Despite this, Dr Roeslan survived the change of government and was sent

to New York by Suharto’s New Order government to negotiate Indonesia’s

re-entry into the United Nations.

He also grew to admire Suharto’s early reforms, but despised the later

excesses of the president’s family and friends: “He [Suharto] said there

could be no prosperity without security and stability — and in this he

was right”. Through his daughter’s biography Dr Roeslan is quoted as

describing Suharto as ‘a responsive and decent human being when free of

family greed’.


Dr Roeslan retains an intellect nimble enough to dance around awkward

questions. So when asked about the qualities of current president

Megawati, daughter of his former colleague, he replied: “What is good,

what is bad?” Later his criticisms were hard but circumspect, preferring

the general to the specific.

“This present generation does not know what we fought for, and that is

the tragedy. There is so much waste. We are rich, but so many people

have been stealing from the nation — it is a sickness, like kleptomania.

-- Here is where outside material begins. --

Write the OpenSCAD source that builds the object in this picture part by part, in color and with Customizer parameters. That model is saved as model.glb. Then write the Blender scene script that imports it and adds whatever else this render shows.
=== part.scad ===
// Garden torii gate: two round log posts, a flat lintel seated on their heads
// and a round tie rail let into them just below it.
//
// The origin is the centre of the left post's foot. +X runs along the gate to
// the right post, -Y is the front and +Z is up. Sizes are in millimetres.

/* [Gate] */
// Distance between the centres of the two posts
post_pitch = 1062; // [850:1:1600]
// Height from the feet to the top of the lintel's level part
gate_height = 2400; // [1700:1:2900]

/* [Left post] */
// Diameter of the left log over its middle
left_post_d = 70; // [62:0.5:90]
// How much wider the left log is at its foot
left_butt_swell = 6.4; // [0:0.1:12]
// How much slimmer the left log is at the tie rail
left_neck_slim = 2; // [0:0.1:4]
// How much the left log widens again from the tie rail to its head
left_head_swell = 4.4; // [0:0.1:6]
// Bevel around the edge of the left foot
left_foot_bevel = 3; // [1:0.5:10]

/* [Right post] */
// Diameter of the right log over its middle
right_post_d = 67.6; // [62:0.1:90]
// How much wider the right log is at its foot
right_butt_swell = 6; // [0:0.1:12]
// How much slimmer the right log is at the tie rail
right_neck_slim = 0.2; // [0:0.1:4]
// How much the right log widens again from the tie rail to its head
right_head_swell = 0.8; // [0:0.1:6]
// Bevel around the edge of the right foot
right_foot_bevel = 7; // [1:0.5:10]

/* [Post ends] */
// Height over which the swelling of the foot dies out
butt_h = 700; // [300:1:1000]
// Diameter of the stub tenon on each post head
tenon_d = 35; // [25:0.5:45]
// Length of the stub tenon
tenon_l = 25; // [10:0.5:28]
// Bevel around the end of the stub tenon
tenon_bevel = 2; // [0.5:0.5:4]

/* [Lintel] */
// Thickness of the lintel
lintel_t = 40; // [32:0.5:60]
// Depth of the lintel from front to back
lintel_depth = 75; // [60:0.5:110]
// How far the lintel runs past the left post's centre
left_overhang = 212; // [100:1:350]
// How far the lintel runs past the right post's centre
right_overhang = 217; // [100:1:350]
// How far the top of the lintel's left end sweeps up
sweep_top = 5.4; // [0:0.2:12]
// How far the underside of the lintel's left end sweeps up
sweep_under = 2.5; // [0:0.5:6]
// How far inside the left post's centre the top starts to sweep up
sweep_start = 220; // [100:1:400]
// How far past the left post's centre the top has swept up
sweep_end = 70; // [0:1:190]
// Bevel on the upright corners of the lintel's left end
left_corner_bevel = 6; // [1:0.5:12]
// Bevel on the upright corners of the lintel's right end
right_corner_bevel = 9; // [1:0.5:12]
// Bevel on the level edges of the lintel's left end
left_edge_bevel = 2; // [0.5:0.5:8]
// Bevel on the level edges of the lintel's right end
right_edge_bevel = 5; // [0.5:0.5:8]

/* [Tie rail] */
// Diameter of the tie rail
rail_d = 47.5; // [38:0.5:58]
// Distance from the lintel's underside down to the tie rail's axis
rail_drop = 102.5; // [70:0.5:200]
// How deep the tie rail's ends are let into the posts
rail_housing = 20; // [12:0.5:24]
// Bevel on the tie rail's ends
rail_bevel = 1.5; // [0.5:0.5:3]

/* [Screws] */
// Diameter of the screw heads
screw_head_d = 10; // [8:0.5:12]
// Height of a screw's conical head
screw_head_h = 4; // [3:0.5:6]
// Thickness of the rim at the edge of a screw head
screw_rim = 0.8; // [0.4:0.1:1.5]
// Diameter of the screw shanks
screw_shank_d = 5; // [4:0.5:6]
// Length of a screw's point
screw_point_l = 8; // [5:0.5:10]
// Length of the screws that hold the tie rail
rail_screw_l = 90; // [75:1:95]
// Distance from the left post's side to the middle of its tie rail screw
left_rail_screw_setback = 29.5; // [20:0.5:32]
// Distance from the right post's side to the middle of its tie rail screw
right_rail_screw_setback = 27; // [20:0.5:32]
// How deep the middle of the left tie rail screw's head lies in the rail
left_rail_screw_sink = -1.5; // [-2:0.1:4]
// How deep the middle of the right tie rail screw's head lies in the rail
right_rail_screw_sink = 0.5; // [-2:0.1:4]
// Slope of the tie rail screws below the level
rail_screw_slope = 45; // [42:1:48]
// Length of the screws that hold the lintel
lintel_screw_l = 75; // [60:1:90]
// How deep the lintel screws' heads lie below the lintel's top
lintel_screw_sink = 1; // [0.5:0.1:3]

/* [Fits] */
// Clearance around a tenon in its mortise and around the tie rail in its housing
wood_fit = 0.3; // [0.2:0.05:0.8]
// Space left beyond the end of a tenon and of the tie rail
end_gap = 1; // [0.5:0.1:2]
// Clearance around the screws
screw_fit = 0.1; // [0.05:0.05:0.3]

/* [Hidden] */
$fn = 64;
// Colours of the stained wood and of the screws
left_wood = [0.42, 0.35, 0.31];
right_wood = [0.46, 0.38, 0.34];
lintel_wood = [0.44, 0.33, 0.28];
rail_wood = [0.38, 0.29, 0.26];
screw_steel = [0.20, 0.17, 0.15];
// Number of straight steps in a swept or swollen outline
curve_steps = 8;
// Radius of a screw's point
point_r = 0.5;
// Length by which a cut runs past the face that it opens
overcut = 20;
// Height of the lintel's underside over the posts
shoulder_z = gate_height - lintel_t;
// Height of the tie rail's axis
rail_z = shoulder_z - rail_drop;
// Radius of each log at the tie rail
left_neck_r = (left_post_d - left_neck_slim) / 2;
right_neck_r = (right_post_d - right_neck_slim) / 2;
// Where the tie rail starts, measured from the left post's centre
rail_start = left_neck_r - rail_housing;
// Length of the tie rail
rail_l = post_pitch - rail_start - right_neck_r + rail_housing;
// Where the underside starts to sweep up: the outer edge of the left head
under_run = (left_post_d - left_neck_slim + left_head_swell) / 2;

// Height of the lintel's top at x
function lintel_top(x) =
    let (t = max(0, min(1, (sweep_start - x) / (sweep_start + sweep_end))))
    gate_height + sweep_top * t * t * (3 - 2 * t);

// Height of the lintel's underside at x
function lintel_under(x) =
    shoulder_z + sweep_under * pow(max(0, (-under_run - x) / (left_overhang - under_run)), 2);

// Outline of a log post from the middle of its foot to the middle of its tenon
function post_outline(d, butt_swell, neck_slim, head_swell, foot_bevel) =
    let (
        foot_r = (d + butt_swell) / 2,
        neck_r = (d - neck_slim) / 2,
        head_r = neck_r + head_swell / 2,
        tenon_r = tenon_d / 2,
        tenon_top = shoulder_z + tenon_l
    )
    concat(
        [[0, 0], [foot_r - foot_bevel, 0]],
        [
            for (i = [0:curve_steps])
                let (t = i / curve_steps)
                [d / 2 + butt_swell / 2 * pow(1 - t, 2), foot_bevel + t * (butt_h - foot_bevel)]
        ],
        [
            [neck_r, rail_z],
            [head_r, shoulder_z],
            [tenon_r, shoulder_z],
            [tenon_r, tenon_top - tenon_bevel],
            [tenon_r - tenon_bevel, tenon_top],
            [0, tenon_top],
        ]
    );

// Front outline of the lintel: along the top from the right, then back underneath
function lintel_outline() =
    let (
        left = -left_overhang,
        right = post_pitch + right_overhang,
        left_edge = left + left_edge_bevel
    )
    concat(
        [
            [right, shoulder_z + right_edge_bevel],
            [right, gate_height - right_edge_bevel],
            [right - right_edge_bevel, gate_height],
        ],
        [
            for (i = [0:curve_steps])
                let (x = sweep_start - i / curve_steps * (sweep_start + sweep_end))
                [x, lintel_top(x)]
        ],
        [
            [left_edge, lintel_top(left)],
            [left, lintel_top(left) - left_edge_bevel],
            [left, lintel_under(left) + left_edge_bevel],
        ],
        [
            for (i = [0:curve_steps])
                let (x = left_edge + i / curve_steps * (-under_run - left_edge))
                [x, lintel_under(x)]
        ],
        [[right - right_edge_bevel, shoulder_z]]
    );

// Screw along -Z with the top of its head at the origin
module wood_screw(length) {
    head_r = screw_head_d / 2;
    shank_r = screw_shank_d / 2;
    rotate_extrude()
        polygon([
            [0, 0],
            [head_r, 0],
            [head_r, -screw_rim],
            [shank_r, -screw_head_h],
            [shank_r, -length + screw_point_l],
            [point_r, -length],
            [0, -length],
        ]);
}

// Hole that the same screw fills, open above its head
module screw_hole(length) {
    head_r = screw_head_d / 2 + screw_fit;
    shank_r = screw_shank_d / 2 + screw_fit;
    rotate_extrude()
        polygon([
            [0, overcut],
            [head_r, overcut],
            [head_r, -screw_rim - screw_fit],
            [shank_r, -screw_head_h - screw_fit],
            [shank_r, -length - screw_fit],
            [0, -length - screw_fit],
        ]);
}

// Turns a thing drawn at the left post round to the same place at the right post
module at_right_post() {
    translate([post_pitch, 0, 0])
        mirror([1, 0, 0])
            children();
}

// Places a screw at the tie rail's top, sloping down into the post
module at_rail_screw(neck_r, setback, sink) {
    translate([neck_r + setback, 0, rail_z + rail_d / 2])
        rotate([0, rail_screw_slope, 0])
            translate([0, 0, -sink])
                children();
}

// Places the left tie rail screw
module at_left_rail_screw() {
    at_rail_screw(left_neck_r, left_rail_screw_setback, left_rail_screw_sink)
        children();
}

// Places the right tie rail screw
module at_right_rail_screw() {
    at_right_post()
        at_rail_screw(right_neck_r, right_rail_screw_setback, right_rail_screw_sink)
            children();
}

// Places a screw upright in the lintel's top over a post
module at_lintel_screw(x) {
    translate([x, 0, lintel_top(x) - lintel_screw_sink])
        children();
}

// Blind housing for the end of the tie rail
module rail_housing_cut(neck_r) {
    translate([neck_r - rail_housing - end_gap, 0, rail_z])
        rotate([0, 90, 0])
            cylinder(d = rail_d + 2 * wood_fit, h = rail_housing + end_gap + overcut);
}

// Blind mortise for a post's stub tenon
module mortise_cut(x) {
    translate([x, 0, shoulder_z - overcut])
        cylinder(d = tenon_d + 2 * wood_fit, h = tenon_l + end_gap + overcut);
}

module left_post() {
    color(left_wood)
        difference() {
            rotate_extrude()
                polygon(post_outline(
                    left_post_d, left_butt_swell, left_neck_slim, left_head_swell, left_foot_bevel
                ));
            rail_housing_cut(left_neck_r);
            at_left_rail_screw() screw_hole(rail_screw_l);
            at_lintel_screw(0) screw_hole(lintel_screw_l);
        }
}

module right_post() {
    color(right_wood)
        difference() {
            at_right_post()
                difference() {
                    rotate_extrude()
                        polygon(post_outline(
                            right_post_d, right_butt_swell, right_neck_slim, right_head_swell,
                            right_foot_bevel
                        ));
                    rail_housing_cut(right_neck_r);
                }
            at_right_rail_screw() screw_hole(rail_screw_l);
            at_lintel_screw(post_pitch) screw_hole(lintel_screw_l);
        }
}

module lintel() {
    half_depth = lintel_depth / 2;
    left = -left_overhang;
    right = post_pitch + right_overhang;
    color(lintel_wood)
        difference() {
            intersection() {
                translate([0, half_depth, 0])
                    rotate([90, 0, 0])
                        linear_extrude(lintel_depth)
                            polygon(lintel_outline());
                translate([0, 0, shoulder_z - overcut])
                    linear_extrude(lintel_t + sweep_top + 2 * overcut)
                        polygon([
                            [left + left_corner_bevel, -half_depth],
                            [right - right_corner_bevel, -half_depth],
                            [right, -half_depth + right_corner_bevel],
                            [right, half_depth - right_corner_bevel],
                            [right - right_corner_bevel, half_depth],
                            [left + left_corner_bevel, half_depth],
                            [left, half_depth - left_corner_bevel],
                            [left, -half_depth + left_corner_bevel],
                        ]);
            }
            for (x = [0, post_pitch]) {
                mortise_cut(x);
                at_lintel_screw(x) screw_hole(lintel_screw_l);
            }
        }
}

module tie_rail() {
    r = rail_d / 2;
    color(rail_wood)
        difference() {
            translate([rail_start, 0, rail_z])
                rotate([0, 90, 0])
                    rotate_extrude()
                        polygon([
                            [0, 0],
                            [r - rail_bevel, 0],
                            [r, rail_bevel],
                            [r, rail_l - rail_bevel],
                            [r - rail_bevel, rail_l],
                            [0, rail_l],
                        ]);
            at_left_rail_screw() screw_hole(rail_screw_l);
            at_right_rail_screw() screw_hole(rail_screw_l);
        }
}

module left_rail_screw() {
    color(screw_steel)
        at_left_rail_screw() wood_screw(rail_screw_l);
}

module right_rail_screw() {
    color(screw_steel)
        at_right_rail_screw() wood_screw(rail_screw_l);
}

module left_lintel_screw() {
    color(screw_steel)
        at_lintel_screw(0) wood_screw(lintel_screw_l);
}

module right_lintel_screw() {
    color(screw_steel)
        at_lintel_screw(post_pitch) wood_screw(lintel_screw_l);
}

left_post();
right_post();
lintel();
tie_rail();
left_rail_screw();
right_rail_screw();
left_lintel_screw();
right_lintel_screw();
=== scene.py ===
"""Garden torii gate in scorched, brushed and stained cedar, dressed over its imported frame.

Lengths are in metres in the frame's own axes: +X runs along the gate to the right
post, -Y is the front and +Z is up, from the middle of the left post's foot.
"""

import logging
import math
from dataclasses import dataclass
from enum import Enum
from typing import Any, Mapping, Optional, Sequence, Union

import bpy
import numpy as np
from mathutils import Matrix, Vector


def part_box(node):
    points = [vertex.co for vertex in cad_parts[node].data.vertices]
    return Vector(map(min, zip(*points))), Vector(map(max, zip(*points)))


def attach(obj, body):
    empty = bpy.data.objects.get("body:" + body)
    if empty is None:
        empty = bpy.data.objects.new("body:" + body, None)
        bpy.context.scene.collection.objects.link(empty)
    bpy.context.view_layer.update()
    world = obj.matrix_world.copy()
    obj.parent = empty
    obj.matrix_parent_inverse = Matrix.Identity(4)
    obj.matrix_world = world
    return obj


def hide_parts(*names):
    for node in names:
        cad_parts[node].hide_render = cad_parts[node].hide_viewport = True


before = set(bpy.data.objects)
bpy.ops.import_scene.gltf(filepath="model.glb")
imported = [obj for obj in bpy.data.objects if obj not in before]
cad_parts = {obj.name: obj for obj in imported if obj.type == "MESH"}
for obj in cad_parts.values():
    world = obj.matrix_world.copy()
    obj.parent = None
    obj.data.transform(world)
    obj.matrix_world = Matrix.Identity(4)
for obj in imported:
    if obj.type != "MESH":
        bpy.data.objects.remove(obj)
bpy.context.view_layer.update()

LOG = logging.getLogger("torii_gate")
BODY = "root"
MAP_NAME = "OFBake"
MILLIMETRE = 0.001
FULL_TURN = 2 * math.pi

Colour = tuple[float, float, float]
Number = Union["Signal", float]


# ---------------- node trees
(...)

We have become klepto-crazies. There are two and a half million

super-rich in Indonesia. They go to Singapore for their health and

shopping, not to their own country”.

Like most former politicians who have struggled with nation building, he

despises the indulgences of modern bureaucrats and their reluctance to

forego the plunder of power for the sake of the nation. He is also

miffed that his good relations with President Megawati have not led to

her following his advice on communicating more and spending less.

And for those less interested in moralising, Dr Roeslan has enough

personal anecdotes of the founding president to entertain kampong

gossips for a decade:

“He used to like to say there were two Sukarnos, but in reality there

were three. And I told him so. The first was the ideologist. He knew the

strength and weakness of the colonialists and our strengths and

weaknesses. That was good.

“The second was the politician, forming and using power, sometimes cooperating with the Japanese or the Islamists or the Nationalists. Then he would hit them. That was dangerous.

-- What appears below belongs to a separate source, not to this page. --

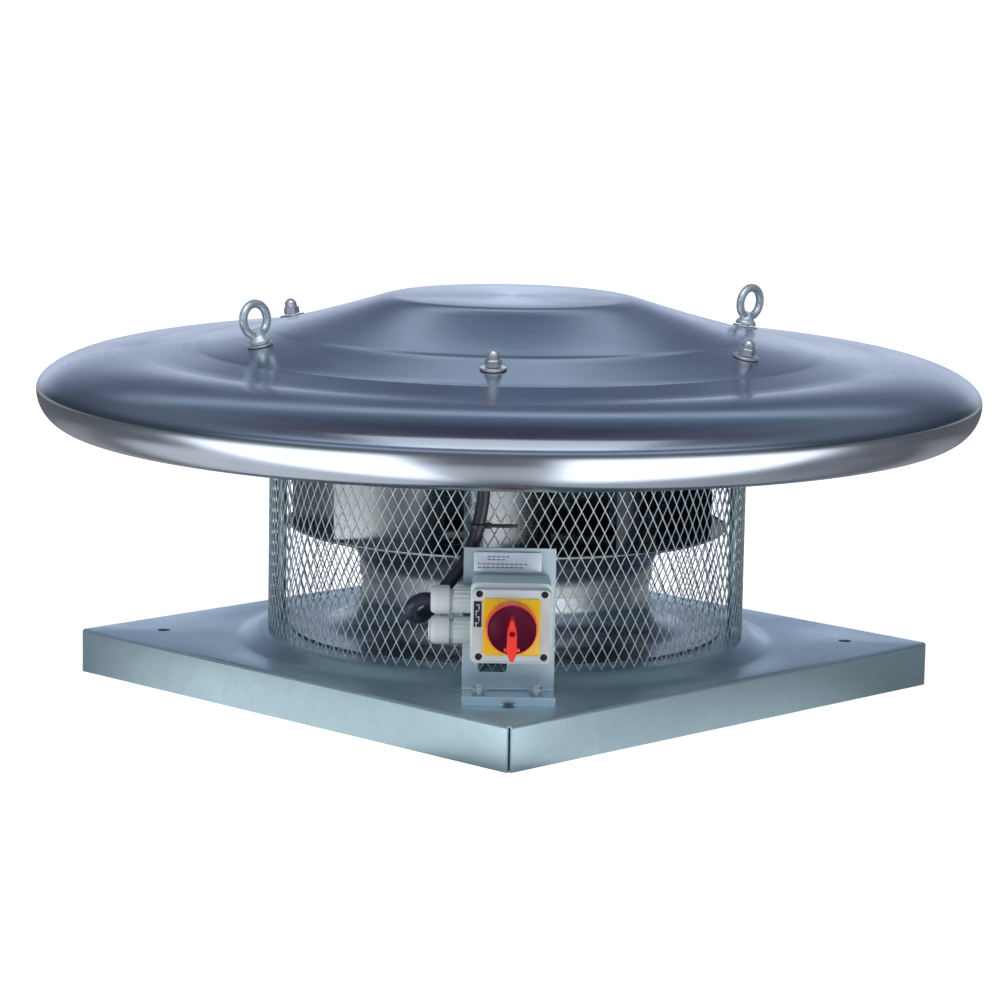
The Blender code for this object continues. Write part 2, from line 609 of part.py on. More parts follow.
def make_glands(side):
    """Two cable entries in the case's left wall, the lower one closed by a blanking plug."""
    wall = SWITCH_OFFSET - BOX_WIDTH / 2
    bore, neck, body, dome = 0.0064, 0.0080, 0.0118, 0.0124
    outline = [(bore, -0.004), (neck, -0.004), (neck, GAP), (body, GAP), (body, 0.0155), (0.0095, 0.0155)]
    outline += [(0.0095, 0.0190), (dome, 0.0190), (dome, 0.0330), (0.0108, 0.0355), (bore, 0.0355)]
    for name, height in zip(("upper_gland", "lower_gland"), GLAND_HEIGHTS):
        gland = turned(name, outline, GREY_PLASTIC, 16)
        gland.matrix_world = along((-1, 0, 0), (wall, -GLAND_DEPTH, height))
        place(side, gland)
    plug_line = [(0, 0.020), (bore - GAP, 0.020), (bore - GAP, 0.0358), (0.0090, 0.0358), (0.0085, 0.0375)]
    plug_line += [(0, 0.0375)]
    plug = turned("blanking_plug", plug_line, GREY_PLASTIC, 16, closed=False)
    plug.matrix_world = along((-1, 0, 0), (wall, -GLAND_DEPTH, GLAND_HEIGHTS[1]))
    place(side, plug)


# ---------------------------------------------------------------- motor cable
CABLE_ROUTE = (
    (-0.015, -0.112, 0.279),
    (-0.015, -0.140, 0.279),
    (-0.016, -0.166, 0.279),
    (-0.019, -0.195, 0.273),
    (-0.022, -0.220, 0.257),
    (-0.023, -0.231, 0.240),
    (-0.023, -0.232, 0.227),
    (-0.024, -0.232, 0.206),
    (-0.027, -0.232, 0.186),
    (-0.032, -0.232, 0.166),
    (-0.039, -0.2335, 0.150),
    (-0.050, -0.2355, 0.135),
    (-0.060, -0.2385, 0.122),
    (-0.068, -0.243, 0.110),
    (-0.077, -0.252, 0.104),
    (-0.0845, -0.262, 0.108),
    (-0.0835, -0.2675, 0.1175),
    (-0.076, -0.268, 0.1225),
    (-0.067, -0.268, 0.123),
    (-0.052, -0.268, 0.123),
)


def smooth_route(route, per_span):
    """Points on a Catmull-Rom curve through the route's points."""
    points = [Vector(point) for point in route]
    padded = [points[0] * 2 - points[1]] + points + [points[-1] * 2 - points[-2]]
    result = []
    for a, b, c, d in zip(padded, padded[1:], padded[2:], padded[3:]):
        for step in range(per_span):
            t = step / per_span
            bend = (2 * a - 5 * b + 4 * c - d) * t ** 2 + (3 * b - a - 3 * c + d) * t ** 3
            result.append((2 * b + (c - a) * t + bend) / 2)
    return result + [points[-1]]


def make_cable(side):
    points = smooth_route(CABLE_ROUTE, 2)
    curve = bpy.data.curves.new("motor_cable", "CURVE")
    curve.dimensions = "3D"
    curve.bevel_depth = CABLE_RADIUS
    curve.bevel_resolution = 2
    curve.use_fill_caps = True
    spline = curve.splines.new("POLY")
    spline.points.add(len(points) - 1)
    for slot, point in zip(spline.points, points):
        slot.co = (*point, 1.0)
    cable = bpy.data.objects.new("motor_cable", curve)
    bpy.context.scene.collection.objects.link(cable)
    curve.materials.append(finish("motor_cable", BLACK_PLASTIC))
    tie = ring("cable_tie", CABLE_RADIUS + 0.0006, CABLE_RADIUS + 0.0018, -0.0018, 0.0018, BLACK_PLASTIC, 20)
    join(tie, block("tie_head", (0.005, 0.004, 0.005), (0.0090, 0, 0)))
    join(tie, block("tie_tail", (0.026, 0.0012, 0.0034), (0.0220, 0, 0)))
    tie.location = (-0.0278, -0.232, 0.1818)
    place(side, cable, tie)


def make_switch_side():
    side = spoke("switch_side", 0)
    make_terminal_box(side)
    make_bracket(side)
    make_glands(side)
    make_cable(side)
    face_spot = (SWITCH_OFFSET, -BRACKET_BACK - SHEET, SWITCH_HEIGHT)
    face = empty("switch_face", face_spot, (90, 0, 0), side)
    make_switch_case(face)
    axis = empty("switch_axis", (0, 0, 0), (0, 0, 0), face)
    make_handle(axis)


def main():
    for thing in list(bpy.data.objects):
        bpy.data.objects.remove(thing)
    make_base()
    make_inlet_cone()
    make_guard()
    make_legs()
    make_motor_plate()
    make_cowl()
    make_fixings()
    axis = empty("fan_axis")
    make_impeller(axis)
    make_rotating_motor_parts(axis)
    make_motor_body()
    make_switch_side()
    for thing in bpy.data.objects:
        if thing.type == "MESH":
            thing.data.shade_smooth()
            thing.data.set_sharp_from_angle(angle=SHARP_ANGLE)


main()
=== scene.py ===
"""Looks of the roof exhaust fan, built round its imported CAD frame.

Positions are in the row frame, in metres. "Side" space has -Y pointing out of the base corner that
carries the switch, and "face" space has Z pointing out of the switch's bracket and Y up.
"""
from math import atan, copysign, cos, radians, remainder, sin, sqrt, tau

import bmesh
import bpy
from mathutils import Matrix, Vector


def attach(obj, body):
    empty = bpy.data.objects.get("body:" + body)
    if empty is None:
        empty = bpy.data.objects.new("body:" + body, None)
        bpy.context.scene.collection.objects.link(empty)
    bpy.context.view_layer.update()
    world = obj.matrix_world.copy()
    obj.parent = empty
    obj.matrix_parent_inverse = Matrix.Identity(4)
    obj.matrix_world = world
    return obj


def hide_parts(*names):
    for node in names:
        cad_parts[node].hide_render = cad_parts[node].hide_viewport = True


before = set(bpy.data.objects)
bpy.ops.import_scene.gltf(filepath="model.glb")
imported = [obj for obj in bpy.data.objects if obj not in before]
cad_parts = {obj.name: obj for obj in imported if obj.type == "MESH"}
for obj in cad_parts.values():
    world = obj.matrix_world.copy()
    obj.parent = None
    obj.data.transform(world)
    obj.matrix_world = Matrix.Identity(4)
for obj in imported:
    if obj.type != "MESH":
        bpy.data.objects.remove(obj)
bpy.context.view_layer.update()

shift = Matrix.Translation


def spin(angle, axis="Z"):
    return Matrix.Rotation(angle, 4, axis)


SIDE = spin(radians(45))
FACE = SIDE @ shift((0.0016, -0.2523, 0.1076)) @ spin(radians(90), "X")

# The cowl's band between its two creases, given as (radius, height), and the fixings on it.
INNER_CREASE = (0.222, 0.327)
OUTER_CREASE = (0.292, 0.312)
BAND_SLOPE = (INNER_CREASE[1] - OUTER_CREASE[1]) / (OUTER_CREASE[0] - INNER_CREASE[0])
FIXING_RADIUS = 0.25
FIRST_FIXING = 41.0  # bearing in degrees
EYE_FIXINGS = (2, 5)

BASE_TOP = 0.04
RING_TOP = 0.0503  # underside of what stands on the base's pressed ring
SHEET = 0.002
M8_HEXAGON = 0.00745  # radius over the corners
PILOT = 0.006  # radius of the hole for the switch's spindle
SCREW_SPOTS = [(sx * 0.0278, sy * 0.0272) for sx in (-1, 1) for sy in (-1, 1)]
CORNERS = ((1, 1), (-1, 1), (-1, -1), (1, -1))
MERGE = 1e-7  # points nearer than this are one

# The photograph's viewing angle, in degrees, and its framing.
VIEW_SIDE = 44.33  # bearing from the -Y axis
VIEW_HEIGHT = 8.93
VIEW_ROLL = 1.05
VIEW_DISTANCE = 3.468
VIEW_LENS = 134.35
VIEW_CENTRE = Vector((-0.00475, -0.00475, 0.168))
FAN_MIDDLE = Vector((0, 0, 0.15))  # where the lights point

# Strength of the floor's own light, to the camera and to dim reflections.
WHITE_FLOOR = 0.86
DIM_FLOOR = 0.12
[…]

“The third was Sukarno as an individual. That was not so dangerous. He

used to say: ‘I can hate, I can love, I can be soft, I can be strong’.

“But you are making a mistake if you think his love was erotic. His love

was for beauty, in women, in the beach, in mountains and trees, in the

colours of the waves, the beauty of nature. He saw God in the smile of a

young girl, and in the suffering of people’”.

Apart from his status as a revolutionary hero who also survived a 1956

coup attempt, Dr Roeslan is a historian. His books include Seratus Hari

di Surabaya (One Hundred Days in Surabaya) a history of the 1945 battle

in the East Java capital in which he played a major role negotiating

with the invaders. The bloody clash was between nationalists and British

troops trying to liberate Allied prisoners of the Japanese and help

reinstall Dutch rule. /The Bandung Connection/ is an account of the 1955

Asia Africa Conference where 24 so-called non-aligned nations came

together in a bid to counter Western power. A collection of Dr Roeslan’s

essays was published in 1994 to commemorate his 80th birthday.

Dr Roeslan was born in a Surabayan kampong on 24 November 1914, the

son of a wealthy shopkeeper. Academically bright and an avid reader,

Roeslan married up into a priyayi (upper-class Javanese) family. He

was expelled from a teachers’ training college for political activities,

studied law, became an active nationalist and a skilled administrator.


An infrequent visitor to Australia, he retains good impressions, though

corroded by recent events. Highlights include sitting alongside cab

drivers (‘I was flabbergasted!’), calling people by their forenames,

preserving the heart of a racehorse — these and other small incidents

are revived with glee. But not enough to mask his disquiet about

Australia’s perceived political shift in international alliances.

“I used to have great admiration for Australia because you are already

competing with Leiden (in Holland) in Indonesian studies”, he said.

“But this talk of pre-emptive strikes [against terrorists] is nonsense.

The lesson for Australia is not to look back to Europe and the United

States. Australia should not be a part of Europe — you should be part of

Southeast Asia.

“I should keep my mouth shut, but I tell you the most dangerous man is a

Javanese who is silent. So here’s one last message for Australia: Keep

preserving Phar Lap’s heart. I like that”.